___ Exercise input ___
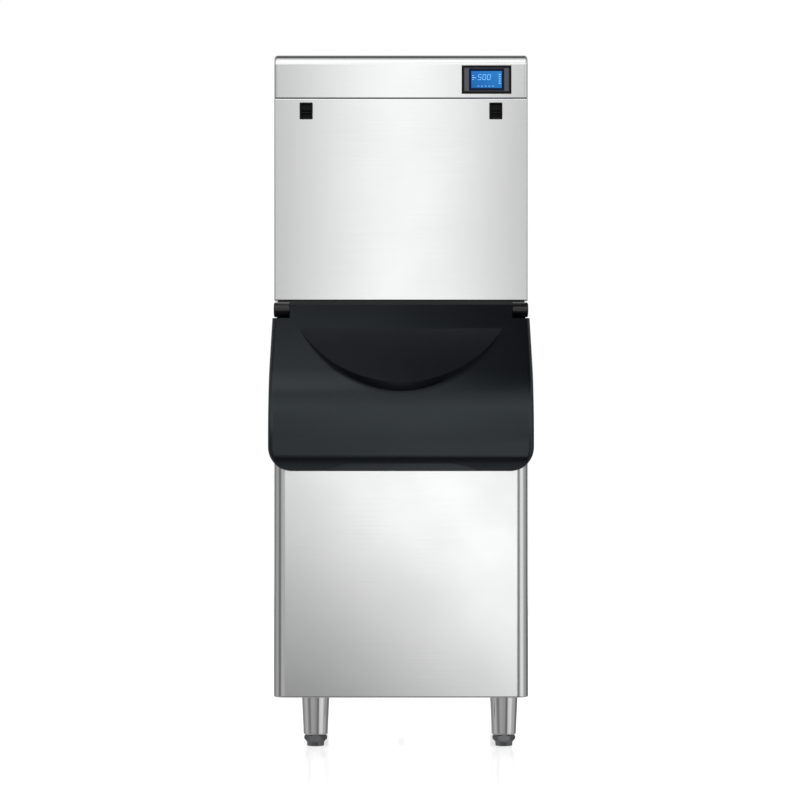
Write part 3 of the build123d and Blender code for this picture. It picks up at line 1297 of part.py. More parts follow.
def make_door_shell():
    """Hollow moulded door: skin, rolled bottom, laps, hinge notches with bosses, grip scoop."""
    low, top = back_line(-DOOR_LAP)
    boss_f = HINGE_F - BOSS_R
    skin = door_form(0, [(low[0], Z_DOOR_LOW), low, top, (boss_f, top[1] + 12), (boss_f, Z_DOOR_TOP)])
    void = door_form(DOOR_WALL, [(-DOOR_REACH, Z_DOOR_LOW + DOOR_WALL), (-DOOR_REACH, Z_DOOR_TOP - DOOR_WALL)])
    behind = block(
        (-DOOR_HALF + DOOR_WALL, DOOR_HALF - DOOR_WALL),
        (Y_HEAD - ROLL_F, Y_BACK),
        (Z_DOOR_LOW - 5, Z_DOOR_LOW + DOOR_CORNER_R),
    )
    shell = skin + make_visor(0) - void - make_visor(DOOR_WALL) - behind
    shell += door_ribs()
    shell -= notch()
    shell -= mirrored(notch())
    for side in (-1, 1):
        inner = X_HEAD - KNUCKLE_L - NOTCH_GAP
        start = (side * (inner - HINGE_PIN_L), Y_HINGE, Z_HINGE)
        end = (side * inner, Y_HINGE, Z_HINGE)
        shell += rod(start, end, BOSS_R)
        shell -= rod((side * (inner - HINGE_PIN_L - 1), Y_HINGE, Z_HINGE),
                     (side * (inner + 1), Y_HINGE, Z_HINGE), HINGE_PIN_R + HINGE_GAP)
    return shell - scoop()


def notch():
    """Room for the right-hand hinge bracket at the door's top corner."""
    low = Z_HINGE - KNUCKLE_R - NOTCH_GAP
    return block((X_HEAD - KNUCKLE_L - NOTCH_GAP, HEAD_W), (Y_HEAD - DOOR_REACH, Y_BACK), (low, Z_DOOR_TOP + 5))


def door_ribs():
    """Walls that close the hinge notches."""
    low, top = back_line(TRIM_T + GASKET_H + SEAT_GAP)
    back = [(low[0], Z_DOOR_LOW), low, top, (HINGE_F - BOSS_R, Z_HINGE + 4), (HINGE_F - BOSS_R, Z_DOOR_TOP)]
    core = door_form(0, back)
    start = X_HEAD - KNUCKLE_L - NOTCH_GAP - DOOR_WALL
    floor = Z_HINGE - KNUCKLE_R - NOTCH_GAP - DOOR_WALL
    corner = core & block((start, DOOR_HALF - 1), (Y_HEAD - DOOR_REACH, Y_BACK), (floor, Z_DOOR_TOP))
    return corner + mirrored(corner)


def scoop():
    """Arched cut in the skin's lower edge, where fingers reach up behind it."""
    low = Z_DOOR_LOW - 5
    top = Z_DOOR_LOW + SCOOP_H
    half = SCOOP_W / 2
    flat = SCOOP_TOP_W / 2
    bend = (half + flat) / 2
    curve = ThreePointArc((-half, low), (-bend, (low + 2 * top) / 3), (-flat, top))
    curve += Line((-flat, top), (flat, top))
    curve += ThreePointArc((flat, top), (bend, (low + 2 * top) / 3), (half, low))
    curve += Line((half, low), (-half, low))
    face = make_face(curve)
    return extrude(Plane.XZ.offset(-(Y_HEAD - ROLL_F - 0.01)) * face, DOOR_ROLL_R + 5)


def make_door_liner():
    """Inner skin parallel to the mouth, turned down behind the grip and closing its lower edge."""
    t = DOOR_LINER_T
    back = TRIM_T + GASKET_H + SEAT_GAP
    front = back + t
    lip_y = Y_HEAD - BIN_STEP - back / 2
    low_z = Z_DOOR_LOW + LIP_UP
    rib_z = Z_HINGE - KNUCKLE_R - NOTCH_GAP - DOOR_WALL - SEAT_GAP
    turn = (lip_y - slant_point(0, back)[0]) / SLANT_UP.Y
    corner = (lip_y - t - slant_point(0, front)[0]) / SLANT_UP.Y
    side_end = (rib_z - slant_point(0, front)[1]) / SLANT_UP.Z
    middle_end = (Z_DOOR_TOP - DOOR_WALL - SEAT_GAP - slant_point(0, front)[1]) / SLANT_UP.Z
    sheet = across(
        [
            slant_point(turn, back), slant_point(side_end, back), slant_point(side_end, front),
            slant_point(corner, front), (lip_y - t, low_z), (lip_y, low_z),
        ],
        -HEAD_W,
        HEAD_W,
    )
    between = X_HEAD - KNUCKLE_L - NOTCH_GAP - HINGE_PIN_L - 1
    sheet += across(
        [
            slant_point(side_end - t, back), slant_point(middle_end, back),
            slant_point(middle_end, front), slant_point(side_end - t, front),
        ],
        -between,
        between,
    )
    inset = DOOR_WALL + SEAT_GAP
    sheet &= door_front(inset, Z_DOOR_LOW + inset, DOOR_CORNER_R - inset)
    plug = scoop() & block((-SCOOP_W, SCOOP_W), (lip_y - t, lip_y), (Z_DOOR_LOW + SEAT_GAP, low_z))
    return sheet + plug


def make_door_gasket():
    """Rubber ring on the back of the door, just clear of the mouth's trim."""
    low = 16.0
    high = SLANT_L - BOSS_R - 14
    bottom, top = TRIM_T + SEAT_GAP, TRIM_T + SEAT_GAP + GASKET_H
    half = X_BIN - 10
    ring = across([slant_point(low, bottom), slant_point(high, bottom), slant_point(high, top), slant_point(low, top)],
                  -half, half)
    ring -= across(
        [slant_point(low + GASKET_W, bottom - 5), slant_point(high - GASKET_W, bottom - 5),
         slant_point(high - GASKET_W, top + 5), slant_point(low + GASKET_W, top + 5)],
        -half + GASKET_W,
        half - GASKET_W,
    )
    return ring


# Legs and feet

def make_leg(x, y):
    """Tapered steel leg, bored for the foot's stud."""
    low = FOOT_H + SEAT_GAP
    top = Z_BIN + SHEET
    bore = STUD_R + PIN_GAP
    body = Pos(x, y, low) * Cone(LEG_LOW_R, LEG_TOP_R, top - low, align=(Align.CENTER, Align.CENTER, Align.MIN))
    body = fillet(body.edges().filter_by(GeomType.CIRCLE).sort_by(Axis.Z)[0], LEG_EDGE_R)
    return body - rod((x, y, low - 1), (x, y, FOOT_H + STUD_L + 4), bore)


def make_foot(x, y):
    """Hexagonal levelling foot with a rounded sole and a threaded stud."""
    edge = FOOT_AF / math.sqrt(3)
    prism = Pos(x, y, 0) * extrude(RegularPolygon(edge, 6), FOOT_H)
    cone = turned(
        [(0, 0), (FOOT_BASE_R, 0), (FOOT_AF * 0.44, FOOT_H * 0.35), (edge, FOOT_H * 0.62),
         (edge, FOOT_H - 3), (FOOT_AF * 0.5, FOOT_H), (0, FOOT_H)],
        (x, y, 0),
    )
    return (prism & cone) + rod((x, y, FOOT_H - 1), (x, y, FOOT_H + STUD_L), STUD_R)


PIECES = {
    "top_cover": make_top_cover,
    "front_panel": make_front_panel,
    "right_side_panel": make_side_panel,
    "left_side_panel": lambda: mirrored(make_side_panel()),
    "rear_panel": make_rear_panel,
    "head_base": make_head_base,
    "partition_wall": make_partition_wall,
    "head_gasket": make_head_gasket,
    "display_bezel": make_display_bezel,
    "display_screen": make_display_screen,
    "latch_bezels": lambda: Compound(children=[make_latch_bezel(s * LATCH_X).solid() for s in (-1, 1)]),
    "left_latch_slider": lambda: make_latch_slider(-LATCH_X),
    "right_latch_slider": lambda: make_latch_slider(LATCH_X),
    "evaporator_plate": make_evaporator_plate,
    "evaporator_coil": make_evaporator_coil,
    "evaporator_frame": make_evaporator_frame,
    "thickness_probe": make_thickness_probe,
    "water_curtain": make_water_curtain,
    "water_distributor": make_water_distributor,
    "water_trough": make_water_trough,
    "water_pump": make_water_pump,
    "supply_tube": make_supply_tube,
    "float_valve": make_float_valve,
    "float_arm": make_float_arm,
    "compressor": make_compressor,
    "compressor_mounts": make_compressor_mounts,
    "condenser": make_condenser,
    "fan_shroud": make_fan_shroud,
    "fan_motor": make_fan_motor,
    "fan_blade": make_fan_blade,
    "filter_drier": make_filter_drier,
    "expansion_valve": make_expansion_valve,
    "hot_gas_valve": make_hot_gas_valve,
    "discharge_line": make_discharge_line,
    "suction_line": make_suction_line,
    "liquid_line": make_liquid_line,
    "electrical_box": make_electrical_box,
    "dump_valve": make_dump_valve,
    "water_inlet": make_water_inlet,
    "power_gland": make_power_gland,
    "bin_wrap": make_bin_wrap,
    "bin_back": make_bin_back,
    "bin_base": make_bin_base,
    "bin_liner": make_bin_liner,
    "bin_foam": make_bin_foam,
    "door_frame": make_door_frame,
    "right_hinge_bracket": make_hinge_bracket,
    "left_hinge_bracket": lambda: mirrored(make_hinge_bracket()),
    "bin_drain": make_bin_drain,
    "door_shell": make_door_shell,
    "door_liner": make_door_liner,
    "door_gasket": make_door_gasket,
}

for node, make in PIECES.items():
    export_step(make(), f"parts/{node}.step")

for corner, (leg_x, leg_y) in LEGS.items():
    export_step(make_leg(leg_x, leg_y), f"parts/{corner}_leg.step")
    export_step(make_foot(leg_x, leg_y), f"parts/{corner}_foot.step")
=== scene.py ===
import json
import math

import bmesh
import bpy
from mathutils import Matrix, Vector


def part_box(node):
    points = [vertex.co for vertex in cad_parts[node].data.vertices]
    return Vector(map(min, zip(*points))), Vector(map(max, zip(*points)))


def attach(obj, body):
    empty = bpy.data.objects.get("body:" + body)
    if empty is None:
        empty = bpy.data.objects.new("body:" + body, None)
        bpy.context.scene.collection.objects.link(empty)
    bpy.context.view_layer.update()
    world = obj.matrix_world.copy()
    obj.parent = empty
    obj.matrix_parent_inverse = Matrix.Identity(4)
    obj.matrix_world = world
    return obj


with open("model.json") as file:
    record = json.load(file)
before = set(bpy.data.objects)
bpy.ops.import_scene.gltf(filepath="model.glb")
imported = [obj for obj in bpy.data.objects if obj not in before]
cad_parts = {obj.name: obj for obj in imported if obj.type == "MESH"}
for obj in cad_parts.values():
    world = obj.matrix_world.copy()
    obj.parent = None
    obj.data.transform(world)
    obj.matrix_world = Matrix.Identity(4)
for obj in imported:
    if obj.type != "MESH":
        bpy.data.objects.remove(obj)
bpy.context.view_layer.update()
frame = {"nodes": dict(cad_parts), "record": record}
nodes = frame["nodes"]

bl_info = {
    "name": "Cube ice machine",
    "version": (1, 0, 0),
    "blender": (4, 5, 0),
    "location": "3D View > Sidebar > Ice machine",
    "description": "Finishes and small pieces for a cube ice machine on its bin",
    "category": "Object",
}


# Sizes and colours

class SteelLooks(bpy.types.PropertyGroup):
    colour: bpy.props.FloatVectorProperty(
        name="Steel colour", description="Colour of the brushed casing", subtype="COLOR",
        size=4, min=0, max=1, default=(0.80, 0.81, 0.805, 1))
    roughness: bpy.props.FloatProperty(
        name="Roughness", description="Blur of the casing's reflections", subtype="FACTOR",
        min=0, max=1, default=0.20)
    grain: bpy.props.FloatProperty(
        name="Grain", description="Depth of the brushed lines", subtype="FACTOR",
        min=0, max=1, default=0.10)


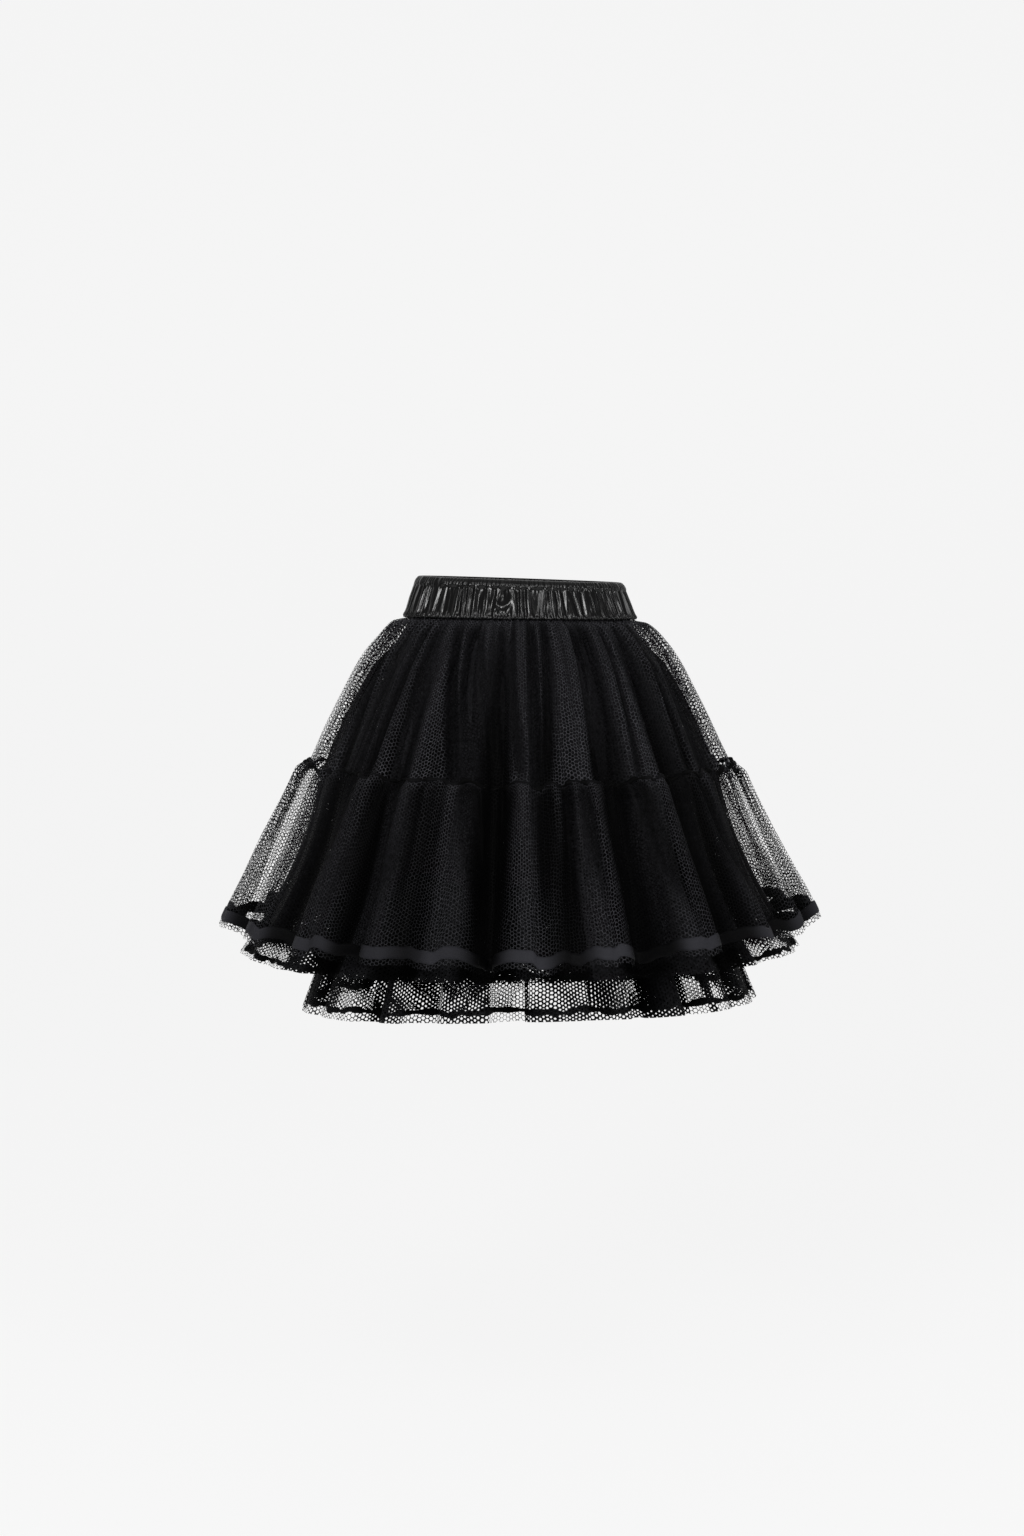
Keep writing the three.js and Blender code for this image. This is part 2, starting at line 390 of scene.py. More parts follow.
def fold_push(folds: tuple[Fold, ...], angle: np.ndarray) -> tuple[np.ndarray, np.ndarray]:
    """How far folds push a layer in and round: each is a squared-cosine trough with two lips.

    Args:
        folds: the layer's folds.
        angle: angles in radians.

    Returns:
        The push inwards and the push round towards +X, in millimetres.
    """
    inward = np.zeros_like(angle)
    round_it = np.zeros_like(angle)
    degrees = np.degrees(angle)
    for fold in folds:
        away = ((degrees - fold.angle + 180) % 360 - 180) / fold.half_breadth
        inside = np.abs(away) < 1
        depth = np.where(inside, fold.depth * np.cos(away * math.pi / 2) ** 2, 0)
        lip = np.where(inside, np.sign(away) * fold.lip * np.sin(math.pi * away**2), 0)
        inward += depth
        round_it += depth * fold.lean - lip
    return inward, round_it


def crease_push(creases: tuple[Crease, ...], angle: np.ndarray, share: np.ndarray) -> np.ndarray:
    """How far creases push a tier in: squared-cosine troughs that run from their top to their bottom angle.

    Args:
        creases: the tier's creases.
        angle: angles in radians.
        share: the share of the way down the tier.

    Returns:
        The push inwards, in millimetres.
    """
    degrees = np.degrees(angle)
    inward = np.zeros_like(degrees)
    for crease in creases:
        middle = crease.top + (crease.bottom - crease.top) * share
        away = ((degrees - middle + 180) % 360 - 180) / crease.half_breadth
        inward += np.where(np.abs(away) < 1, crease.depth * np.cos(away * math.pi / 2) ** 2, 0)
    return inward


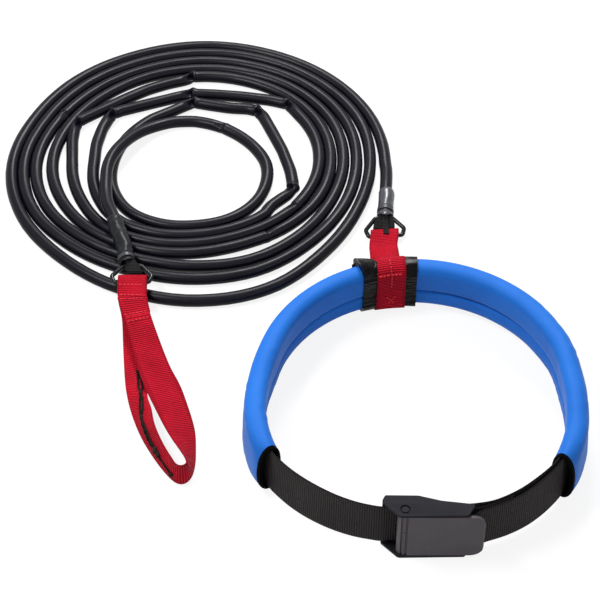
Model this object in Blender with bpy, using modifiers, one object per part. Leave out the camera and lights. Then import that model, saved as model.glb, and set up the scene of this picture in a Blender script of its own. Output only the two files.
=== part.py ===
___
| Problem |
Begin at the line that has "Keep writing the", stop after the line that has "return inward, round_it", and repeat exactly those lines, nothing more.

| Worked answer |
Keep writing the three.js and Blender code for this image. This is part 2, starting at line 390 of scene.py. More parts follow.
def fold_push(folds: tuple[Fold, ...], angle: np.ndarray) -> tuple[np.ndarray, np.ndarray]:
    """How far folds push a layer in and round: each is a squared-cosine trough with two lips.

    Args:
        folds: the layer's folds.
        angle: angles in radians.

    Returns:
        The push inwards and the push round towards +X, in millimetres.
    """
    inward = np.zeros_like(angle)
    round_it = np.zeros_like(angle)
    degrees = np.degrees(angle)
    for fold in folds:
        away = ((degrees - fold.angle + 180) % 360 - 180) / fold.half_breadth
        inside = np.abs(away) < 1
        depth = np.where(inside, fold.depth * np.cos(away * math.pi / 2) ** 2, 0)
        lip = np.where(inside, np.sign(away) * fold.lip * np.sin(math.pi * away**2), 0)
        inward += depth
        round_it += depth * fold.lean - lip
    return inward, round_it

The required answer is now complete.